What is the difference between rem and em in this context? Both are relative units, but they relate to different baselines. The rem (root em) unit used by Tailwind's spacing scale is strictly relative to the font size of the root <html> element (usually 16px). This ensures that p-4 is the exact same physical size regardless of where it is placed in the DOM. Conversely, an em unit is relative to the font size of its direct parent element. Tailwind intentionally avoids em for layout spacing because nesting elements with different font sizes would cause the spacing scale to compound and become mathematically unpredictable.

How does responsive design affect these spacing utilities? Tailwind's spacing utilities are completely static on their own; p-8 will always equal 2rem regardless of the screen size. To make spacing responsive, you must combine the spacing classes with Tailwind's breakpoint prefixes. By writing p-4 md:p-8 lg:p-12, you instruct the browser to apply 1rem of padding on mobile screens, overwrite it with 2rem of padding when the screen reaches the medium breakpoint (typically 768px), and overwrite it again with 3rem at the large breakpoint (typically 1024px).

Is it possible to change the base 1rem = 16px assumption?
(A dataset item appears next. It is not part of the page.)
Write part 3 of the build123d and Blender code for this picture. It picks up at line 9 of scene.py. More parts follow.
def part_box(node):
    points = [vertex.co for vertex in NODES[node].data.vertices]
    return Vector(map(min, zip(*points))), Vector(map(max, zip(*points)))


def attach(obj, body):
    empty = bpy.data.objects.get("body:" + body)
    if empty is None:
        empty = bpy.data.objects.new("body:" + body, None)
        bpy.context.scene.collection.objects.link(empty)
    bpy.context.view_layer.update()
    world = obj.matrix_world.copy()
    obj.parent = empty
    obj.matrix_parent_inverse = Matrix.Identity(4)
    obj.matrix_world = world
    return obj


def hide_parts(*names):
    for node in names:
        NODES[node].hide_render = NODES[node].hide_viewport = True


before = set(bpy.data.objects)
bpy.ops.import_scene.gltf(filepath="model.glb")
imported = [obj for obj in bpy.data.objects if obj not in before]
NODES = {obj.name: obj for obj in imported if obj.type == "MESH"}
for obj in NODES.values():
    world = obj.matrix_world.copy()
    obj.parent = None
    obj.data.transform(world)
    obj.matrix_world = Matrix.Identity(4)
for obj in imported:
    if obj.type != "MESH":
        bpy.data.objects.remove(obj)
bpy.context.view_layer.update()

Yes, but it must be done at the global CSS level, not within Tailwind itself. If you write html { font-size: 20px; } in your global stylesheet, the browser's base definition of 1rem changes from 16px to 20px. Because Tailwind's spacing scale compiles to rem units, the entire mathematical output of the framework will instantly shift. A class like p-4, which outputs 1rem, will now render as 20 pixels instead of 16 pixels. Developers must be extremely cautious when altering the root font size, as it fundamentally alters the 4-pixel grid math the system relies upon.